* Begin Given records *
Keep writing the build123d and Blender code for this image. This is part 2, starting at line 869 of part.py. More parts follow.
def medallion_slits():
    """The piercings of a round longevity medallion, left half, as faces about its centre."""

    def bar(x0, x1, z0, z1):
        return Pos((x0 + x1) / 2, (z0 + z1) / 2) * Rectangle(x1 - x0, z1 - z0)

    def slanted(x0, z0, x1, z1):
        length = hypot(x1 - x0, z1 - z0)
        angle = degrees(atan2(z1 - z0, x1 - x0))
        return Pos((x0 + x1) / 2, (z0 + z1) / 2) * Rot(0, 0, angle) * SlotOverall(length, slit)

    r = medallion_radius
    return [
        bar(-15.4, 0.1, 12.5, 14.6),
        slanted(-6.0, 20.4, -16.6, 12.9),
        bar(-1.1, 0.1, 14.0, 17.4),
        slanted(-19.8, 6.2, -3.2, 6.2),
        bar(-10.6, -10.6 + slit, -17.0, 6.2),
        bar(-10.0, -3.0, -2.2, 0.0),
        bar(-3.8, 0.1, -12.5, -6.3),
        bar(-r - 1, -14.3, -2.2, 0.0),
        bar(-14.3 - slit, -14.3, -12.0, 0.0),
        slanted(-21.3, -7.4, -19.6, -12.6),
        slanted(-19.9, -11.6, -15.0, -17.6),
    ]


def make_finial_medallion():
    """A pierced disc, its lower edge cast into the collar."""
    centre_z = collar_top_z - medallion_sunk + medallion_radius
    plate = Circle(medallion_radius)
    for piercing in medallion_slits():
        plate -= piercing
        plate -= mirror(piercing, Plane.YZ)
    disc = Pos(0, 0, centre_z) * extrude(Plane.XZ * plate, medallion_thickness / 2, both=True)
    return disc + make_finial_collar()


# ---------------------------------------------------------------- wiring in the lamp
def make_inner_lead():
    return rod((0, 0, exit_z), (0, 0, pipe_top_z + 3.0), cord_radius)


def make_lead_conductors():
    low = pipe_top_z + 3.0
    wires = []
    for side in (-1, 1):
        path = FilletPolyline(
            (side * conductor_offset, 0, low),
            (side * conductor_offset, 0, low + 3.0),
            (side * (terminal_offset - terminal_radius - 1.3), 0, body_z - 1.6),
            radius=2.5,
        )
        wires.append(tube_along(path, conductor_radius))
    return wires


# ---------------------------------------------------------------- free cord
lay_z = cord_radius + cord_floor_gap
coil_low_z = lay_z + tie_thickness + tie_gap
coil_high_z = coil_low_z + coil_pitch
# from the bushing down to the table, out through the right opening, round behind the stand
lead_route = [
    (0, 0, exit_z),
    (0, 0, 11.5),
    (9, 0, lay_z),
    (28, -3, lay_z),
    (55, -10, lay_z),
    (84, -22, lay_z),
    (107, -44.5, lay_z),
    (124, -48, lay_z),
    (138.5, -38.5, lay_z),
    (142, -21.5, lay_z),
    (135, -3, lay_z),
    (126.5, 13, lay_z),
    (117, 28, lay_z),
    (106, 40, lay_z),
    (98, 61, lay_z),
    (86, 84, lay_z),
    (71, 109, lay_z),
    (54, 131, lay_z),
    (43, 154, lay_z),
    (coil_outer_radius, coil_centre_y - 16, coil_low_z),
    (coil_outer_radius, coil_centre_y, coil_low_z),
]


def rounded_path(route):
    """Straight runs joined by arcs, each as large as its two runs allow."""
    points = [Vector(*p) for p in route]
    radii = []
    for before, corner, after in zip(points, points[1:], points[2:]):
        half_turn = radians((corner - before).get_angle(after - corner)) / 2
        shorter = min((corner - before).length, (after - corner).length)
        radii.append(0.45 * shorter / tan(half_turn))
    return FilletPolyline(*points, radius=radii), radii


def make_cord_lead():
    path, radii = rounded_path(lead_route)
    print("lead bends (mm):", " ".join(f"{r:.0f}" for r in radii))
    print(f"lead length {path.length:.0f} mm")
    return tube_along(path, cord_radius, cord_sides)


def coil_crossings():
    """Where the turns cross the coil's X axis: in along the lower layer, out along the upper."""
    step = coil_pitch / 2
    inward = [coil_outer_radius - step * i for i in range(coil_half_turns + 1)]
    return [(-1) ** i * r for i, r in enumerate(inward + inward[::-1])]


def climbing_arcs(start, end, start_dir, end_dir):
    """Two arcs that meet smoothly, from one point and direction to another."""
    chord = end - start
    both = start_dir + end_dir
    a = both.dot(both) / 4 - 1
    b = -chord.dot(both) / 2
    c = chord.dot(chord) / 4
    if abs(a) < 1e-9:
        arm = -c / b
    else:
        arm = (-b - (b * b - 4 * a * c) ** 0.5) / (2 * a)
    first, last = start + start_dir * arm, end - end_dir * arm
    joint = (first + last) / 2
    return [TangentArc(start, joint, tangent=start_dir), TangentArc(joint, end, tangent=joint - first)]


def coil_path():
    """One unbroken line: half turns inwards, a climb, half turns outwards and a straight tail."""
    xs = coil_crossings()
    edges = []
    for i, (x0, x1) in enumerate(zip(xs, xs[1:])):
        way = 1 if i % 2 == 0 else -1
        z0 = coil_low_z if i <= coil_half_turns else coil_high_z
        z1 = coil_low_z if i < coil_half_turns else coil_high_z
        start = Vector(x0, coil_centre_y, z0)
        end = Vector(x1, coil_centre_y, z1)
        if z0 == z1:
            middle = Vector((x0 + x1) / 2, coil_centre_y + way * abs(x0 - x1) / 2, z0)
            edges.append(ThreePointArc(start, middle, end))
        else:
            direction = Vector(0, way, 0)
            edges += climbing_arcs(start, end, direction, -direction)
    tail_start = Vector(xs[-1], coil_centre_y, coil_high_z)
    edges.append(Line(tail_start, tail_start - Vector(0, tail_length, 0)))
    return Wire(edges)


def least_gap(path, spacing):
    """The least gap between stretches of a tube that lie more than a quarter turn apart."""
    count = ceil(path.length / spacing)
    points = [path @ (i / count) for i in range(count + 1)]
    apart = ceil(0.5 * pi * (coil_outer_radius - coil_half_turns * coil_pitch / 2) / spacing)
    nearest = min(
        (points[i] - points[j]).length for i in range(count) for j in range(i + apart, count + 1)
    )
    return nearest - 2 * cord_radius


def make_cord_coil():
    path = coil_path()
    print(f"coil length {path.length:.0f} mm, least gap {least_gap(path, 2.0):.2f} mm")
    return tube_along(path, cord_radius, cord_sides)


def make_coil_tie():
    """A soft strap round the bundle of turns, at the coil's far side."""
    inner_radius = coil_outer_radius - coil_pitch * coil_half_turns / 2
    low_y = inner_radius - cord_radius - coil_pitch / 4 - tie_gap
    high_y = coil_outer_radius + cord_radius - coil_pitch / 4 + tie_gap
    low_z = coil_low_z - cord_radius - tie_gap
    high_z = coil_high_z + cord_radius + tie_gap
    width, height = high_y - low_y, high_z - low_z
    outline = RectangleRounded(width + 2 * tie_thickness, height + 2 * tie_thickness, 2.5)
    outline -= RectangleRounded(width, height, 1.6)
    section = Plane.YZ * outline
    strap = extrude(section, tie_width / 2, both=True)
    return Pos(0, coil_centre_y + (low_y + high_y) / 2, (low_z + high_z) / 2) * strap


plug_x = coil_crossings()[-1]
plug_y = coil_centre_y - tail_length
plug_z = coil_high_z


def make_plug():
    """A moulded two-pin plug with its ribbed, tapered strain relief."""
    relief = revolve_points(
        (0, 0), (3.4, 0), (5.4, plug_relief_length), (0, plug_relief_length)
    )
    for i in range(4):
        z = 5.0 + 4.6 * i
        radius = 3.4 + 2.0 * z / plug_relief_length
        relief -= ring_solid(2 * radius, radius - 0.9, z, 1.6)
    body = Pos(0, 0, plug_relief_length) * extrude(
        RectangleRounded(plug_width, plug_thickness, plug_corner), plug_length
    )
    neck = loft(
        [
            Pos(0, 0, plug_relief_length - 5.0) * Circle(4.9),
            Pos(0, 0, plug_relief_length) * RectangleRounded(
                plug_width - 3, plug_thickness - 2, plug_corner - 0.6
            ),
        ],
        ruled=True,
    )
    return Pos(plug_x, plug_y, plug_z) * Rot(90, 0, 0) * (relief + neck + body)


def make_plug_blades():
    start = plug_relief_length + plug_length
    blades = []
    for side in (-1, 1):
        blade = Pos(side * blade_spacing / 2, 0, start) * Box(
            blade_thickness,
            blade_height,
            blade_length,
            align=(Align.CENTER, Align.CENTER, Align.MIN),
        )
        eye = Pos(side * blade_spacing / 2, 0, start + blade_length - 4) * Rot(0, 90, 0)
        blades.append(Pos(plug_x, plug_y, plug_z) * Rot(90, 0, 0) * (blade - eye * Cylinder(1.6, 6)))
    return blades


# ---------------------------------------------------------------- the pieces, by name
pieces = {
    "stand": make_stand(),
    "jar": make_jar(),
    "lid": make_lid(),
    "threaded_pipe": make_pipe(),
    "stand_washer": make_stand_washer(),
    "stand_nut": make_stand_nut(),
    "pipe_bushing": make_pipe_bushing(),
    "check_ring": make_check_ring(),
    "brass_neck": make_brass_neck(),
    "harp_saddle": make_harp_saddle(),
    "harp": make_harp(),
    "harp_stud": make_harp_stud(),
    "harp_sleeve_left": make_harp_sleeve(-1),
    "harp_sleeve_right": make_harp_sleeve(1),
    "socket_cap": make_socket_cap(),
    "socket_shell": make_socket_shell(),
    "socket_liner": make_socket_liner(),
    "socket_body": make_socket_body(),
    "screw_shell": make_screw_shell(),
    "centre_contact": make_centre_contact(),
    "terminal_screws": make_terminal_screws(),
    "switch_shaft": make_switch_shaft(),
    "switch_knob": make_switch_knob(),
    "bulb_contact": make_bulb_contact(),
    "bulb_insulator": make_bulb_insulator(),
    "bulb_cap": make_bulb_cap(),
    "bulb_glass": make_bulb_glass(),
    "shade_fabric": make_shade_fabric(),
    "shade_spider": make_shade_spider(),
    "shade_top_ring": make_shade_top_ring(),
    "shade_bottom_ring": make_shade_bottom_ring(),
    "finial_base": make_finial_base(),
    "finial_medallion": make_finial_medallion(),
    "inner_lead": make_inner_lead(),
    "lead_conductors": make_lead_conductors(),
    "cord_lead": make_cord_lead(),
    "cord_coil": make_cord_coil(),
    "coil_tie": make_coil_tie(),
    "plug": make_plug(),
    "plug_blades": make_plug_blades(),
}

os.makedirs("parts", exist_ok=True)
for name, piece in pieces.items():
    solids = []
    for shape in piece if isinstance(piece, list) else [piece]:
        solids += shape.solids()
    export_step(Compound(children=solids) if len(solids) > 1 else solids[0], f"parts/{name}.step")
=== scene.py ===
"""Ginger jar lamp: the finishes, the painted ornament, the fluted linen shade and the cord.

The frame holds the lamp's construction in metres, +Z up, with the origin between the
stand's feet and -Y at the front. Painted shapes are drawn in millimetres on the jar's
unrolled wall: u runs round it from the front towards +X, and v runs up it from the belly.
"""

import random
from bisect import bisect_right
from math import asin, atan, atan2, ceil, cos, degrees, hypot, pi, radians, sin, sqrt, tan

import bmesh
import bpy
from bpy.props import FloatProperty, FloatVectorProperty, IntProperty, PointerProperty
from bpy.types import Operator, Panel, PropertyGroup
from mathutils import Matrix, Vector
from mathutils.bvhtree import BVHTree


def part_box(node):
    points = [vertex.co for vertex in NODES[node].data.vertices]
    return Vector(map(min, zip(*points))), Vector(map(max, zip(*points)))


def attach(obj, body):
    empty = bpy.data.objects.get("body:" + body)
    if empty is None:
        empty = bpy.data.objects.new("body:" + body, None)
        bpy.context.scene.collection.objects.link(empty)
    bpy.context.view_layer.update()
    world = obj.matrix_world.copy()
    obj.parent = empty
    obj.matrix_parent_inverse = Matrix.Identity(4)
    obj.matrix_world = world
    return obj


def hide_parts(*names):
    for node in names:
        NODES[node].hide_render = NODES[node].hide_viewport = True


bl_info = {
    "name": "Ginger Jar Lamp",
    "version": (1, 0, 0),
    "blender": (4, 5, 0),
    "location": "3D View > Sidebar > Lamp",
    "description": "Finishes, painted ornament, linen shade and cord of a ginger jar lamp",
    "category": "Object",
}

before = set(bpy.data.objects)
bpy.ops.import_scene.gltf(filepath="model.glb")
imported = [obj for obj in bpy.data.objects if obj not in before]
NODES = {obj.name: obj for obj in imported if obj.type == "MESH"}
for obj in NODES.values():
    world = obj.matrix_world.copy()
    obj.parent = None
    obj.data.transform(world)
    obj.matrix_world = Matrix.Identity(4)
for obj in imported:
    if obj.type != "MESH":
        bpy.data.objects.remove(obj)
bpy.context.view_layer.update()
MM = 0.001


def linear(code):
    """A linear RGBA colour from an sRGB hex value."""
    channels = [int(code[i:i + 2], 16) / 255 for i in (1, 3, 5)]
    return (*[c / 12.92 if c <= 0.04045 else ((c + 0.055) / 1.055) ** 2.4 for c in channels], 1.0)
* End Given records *
* Begin Given records *
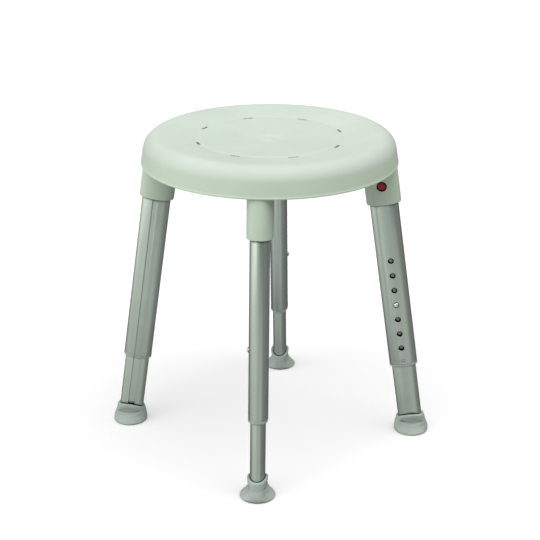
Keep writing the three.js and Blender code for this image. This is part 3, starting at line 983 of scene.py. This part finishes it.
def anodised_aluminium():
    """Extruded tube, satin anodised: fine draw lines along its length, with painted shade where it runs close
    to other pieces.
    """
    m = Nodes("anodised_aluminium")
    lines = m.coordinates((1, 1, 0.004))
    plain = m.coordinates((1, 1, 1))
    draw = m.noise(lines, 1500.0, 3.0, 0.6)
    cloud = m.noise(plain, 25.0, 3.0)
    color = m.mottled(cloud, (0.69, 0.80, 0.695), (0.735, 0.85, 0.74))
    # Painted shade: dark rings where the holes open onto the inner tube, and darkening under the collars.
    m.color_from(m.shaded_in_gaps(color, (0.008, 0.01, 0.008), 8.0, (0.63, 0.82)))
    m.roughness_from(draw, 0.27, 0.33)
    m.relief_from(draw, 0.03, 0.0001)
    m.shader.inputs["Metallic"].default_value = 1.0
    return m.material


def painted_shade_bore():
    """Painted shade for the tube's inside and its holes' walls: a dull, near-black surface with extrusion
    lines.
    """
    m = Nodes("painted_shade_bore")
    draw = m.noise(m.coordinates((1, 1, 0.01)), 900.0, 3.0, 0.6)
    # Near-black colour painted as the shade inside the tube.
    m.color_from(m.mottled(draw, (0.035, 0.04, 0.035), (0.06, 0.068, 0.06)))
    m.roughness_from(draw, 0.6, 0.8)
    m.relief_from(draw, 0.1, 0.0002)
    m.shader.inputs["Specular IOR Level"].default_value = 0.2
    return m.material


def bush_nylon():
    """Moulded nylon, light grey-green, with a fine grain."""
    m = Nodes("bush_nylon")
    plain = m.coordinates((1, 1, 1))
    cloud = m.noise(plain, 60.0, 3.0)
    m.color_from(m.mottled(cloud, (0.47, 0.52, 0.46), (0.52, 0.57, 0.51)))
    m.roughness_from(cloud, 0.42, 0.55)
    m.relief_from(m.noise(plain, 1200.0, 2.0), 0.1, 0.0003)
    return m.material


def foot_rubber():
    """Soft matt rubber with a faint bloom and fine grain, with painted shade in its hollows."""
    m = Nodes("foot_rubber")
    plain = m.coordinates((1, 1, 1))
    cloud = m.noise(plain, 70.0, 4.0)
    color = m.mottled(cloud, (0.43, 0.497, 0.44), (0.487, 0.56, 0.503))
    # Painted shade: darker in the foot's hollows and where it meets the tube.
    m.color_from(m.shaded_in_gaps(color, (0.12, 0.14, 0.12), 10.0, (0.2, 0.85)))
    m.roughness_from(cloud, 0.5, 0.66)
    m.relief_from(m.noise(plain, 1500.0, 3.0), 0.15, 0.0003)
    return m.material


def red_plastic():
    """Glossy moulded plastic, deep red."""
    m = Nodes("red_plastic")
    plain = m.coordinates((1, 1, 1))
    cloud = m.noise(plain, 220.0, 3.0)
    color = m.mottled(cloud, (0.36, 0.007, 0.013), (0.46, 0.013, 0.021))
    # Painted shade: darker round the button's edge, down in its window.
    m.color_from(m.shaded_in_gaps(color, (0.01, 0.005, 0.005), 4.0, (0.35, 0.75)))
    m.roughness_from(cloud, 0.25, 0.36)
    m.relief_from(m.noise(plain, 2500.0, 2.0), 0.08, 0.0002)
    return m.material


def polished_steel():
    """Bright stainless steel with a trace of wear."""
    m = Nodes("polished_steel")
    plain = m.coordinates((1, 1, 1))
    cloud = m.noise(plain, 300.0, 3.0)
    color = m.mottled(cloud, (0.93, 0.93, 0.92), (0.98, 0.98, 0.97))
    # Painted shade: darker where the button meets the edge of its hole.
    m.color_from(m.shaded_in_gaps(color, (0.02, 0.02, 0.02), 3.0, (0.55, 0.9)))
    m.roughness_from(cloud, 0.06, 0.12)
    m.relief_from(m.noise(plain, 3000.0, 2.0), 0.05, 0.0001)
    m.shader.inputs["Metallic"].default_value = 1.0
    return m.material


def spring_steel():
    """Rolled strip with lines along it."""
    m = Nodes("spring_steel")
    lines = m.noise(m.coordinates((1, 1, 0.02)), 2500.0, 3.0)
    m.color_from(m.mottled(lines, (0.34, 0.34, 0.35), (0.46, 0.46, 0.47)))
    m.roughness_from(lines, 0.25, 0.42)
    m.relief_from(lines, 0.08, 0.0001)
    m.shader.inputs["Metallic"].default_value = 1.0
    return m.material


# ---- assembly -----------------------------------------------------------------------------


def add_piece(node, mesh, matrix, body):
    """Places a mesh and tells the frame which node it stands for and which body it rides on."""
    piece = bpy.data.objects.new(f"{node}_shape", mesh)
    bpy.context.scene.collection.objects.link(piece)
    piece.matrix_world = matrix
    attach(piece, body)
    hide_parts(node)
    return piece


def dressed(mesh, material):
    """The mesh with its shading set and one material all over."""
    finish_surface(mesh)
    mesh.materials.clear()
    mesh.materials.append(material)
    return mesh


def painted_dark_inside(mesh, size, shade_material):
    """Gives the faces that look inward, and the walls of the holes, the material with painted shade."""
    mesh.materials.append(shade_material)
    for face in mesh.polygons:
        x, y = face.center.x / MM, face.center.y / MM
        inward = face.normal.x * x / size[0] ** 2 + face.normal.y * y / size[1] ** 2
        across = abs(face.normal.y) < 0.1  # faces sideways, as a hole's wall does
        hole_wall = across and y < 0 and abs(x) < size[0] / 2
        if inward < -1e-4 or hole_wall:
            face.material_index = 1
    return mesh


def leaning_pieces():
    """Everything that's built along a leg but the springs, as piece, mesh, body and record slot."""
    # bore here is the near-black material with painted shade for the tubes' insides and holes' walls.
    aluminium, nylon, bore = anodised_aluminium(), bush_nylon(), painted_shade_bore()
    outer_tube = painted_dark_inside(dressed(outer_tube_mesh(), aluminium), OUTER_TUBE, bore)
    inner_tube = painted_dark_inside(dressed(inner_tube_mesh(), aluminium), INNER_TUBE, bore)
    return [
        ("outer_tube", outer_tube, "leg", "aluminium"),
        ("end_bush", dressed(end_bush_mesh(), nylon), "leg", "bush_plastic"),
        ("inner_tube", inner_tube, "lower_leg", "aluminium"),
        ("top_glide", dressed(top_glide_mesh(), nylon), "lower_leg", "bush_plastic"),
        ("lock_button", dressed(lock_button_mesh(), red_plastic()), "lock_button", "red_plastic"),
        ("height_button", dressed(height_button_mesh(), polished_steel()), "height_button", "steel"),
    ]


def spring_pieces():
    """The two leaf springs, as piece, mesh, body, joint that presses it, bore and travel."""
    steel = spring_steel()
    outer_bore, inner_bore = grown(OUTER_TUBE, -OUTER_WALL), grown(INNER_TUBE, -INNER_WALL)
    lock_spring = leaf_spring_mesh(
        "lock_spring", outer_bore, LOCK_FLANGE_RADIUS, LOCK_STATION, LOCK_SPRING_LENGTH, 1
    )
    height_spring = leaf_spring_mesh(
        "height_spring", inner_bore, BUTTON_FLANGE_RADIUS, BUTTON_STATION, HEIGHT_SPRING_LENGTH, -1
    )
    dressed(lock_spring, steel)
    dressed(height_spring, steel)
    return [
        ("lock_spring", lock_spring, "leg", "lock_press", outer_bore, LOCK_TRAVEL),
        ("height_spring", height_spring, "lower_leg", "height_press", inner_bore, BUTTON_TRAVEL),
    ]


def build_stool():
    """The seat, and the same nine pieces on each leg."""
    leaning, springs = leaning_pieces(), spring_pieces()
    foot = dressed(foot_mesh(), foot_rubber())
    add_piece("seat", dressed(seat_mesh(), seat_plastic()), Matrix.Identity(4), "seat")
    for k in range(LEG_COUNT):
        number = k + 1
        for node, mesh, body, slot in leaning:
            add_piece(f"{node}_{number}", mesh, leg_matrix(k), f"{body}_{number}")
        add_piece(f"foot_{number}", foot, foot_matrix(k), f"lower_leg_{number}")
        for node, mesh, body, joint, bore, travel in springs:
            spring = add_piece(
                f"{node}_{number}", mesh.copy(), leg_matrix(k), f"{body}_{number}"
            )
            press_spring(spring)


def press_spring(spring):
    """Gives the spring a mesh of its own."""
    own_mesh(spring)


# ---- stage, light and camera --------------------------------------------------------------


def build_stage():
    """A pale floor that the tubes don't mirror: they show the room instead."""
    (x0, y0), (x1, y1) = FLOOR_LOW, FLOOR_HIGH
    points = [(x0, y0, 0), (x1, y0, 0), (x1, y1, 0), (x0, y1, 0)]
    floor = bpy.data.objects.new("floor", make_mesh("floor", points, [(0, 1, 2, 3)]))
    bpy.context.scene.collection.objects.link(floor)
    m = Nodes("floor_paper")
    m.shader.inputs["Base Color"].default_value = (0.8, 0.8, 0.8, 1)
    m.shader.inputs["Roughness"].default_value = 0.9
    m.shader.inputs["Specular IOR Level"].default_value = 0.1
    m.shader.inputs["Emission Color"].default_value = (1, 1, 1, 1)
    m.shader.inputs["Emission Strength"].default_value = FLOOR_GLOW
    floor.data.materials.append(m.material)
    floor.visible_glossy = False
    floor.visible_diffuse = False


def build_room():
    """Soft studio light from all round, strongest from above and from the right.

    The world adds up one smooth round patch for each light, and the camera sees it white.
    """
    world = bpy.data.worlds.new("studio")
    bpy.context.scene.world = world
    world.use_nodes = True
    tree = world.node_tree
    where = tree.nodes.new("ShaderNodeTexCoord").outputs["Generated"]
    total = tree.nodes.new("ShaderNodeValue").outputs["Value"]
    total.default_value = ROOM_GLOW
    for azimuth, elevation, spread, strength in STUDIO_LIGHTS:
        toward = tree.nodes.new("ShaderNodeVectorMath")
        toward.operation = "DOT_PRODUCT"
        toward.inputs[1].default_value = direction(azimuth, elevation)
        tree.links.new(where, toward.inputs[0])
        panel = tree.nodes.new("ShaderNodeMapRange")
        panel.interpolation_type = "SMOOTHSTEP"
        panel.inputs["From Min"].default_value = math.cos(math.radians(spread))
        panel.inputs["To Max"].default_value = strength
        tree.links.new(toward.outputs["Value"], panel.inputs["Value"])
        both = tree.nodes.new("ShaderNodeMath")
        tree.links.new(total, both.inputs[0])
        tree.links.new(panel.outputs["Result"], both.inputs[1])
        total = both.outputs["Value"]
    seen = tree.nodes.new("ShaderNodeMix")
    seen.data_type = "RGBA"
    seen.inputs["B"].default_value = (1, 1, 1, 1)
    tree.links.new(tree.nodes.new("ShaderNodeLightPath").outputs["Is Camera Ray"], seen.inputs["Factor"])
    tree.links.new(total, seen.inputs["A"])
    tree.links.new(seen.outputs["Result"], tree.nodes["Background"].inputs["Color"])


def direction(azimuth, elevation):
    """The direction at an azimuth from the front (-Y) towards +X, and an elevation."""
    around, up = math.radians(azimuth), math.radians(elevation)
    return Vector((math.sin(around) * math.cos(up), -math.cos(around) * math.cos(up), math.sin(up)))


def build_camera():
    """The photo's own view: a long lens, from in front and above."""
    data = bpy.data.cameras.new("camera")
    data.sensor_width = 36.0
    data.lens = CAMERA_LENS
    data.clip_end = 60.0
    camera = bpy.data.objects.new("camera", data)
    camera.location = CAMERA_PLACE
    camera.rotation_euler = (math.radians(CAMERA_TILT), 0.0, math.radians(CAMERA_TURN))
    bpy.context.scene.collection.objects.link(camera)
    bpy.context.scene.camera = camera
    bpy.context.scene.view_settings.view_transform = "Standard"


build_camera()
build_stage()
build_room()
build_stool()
* End Given records *
* Exercise task *
Extract from the records above the lines from the one containing "Keep writing the build123d" to the one containing "Rectangle(x1 - x0, z1 - z0)", both lines included, exactly as they appear and with nothing else.

* Solution to the problem *
Keep writing the build123d and Blender code for this image. This is part 2, starting at line 869 of part.py. More parts follow.
def medallion_slits():
    """The piercings of a round longevity medallion, left half, as faces about its centre."""

    def bar(x0, x1, z0, z1):
        return Pos((x0 + x1) / 2, (z0 + z1) / 2) * Rectangle(x1 - x0, z1 - z0)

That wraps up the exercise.